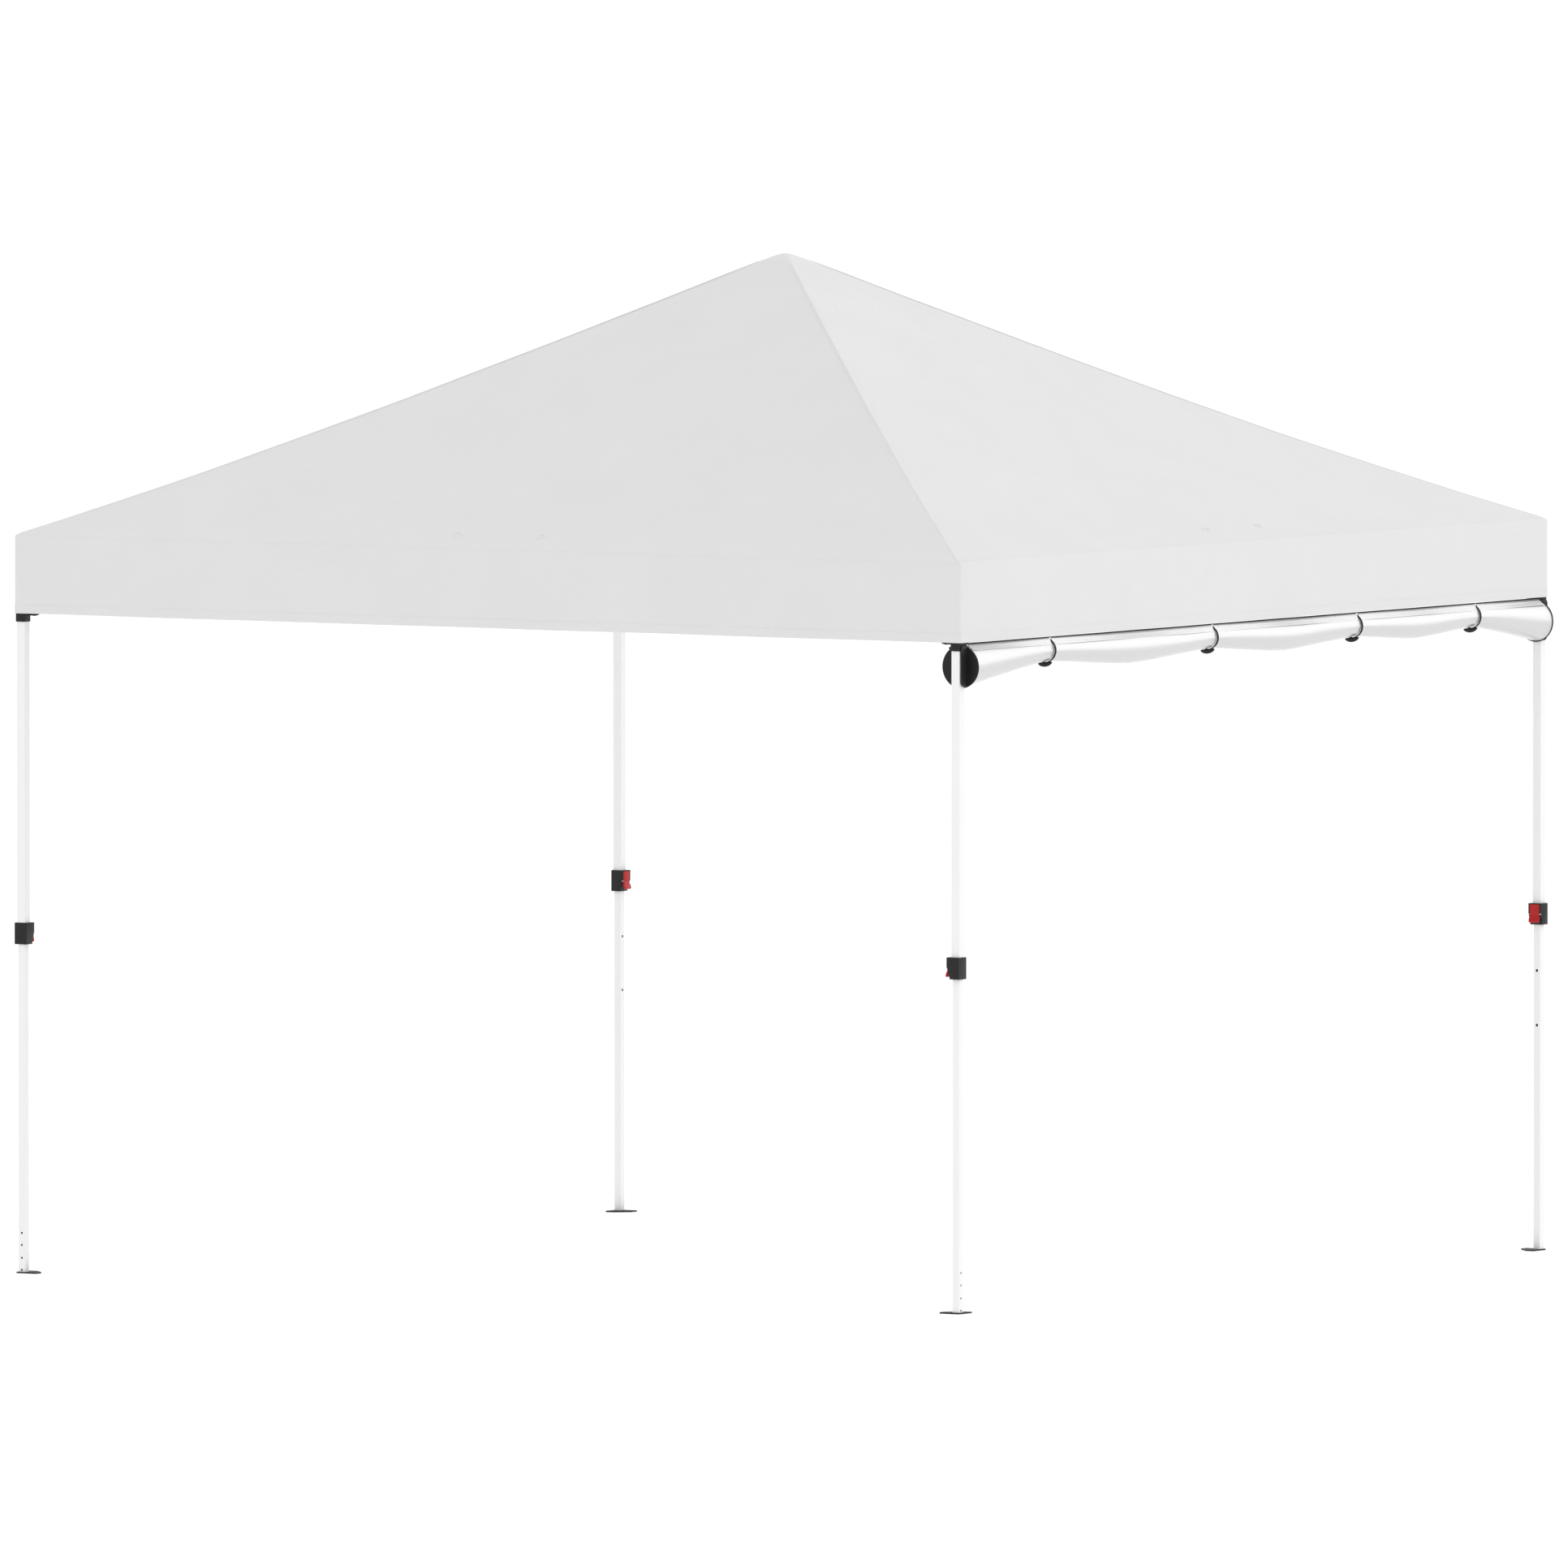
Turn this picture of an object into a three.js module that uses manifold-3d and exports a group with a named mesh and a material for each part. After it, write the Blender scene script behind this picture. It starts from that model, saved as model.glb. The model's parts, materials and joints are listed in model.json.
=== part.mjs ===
// A straight-leg pop-up canopy, 2.95 m square, with a rolled-up sidewall along its right side.
// Millimetres. +X is to the right, -Y is the front, +Z is up. The origin is on the floor under the mast.
import * as THREE from 'three';
import { mergeVertices } from 'three/addons/utils/BufferGeometryUtils.js';
import Module from 'manifold-3d';

const wasm = await Module();
wasm.setup();

// ---- driving sizes ----
const COVER_HALF = 1475;
const PEAK_Z = 2679;
const EAVE_Z = 1953;
const HEM_Z = 1745;
const HIP_SAG = 28;
const CLOTH = 1.5;
const LEG_AT = 1457;
const OUTER_TUBE = 25;
const INNER_TUBE = 20;
const TUBE_WALL = 1.2;
const GAP = 0.3;
const SLEEVE = 29.6;

// ---- the folding linkage: three crossing pairs of bars on each side ----
const CELLS = 3;
const PIVOT_REACH = 50;
const TOP_PIVOT_Z = 1925;
const LOW_PIVOT_Z = 1760;
const CELL = (2 * (LEG_AT - PIVOT_REACH)) / CELLS;
const DROP = TOP_PIVOT_Z - LOW_PIVOT_Z;
const BAR_LENGTH = Math.hypot(CELL, DROP);
const BAR_ANGLE = Math.atan2(DROP, CELL);
const BAR_DEPTH = 20;
const BAR_THICK = 10;
const BAR_OFFSET = 7;
const LUG_THICK = 3;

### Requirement
Return exactly the lines from the beginning of the data above through the one containing "const SLEEVE = 29.6;", please. Include both end lines and add nothing else.

### Output for this task
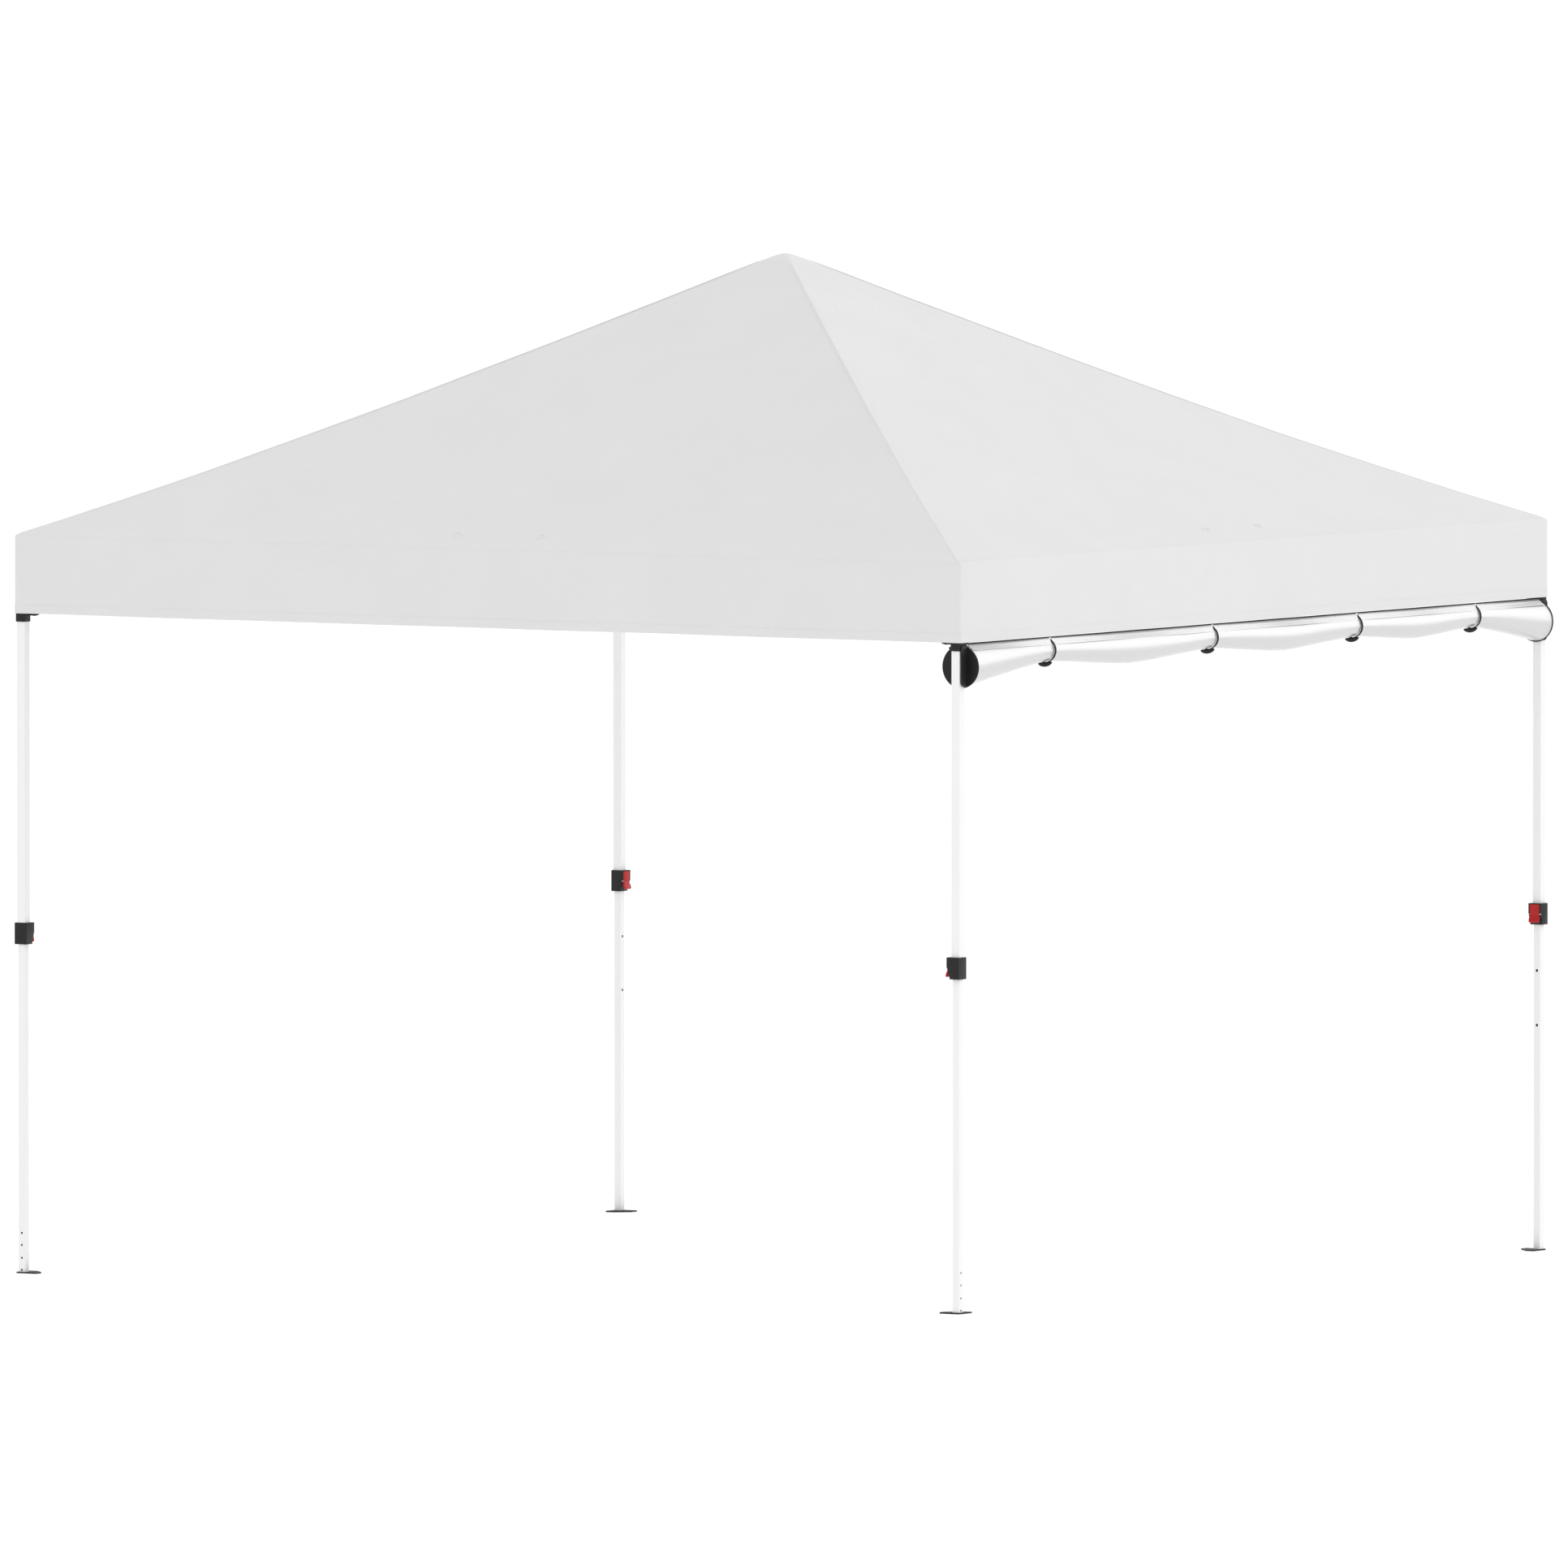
Turn this picture of an object into a three.js module that uses manifold-3d and exports a group with a named mesh and a material for each part. After it, write the Blender scene script behind this picture. It starts from that model, saved as model.glb. The model's parts, materials and joints are listed in model.json.
=== part.mjs ===
// A straight-leg pop-up canopy, 2.95 m square, with a rolled-up sidewall along its right side.
// Millimetres. +X is to the right, -Y is the front, +Z is up. The origin is on the floor under the mast.
import * as THREE from 'three';
import { mergeVertices } from 'three/addons/utils/BufferGeometryUtils.js';
import Module from 'manifold-3d';

const wasm = await Module();
wasm.setup();

// ---- driving sizes ----
const COVER_HALF = 1475;
const PEAK_Z = 2679;
const EAVE_Z = 1953;
const HEM_Z = 1745;
const HIP_SAG = 28;
const CLOTH = 1.5;
const LEG_AT = 1457;
const OUTER_TUBE = 25;
const INNER_TUBE = 20;
const TUBE_WALL = 1.2;
const GAP = 0.3;
const SLEEVE = 29.6;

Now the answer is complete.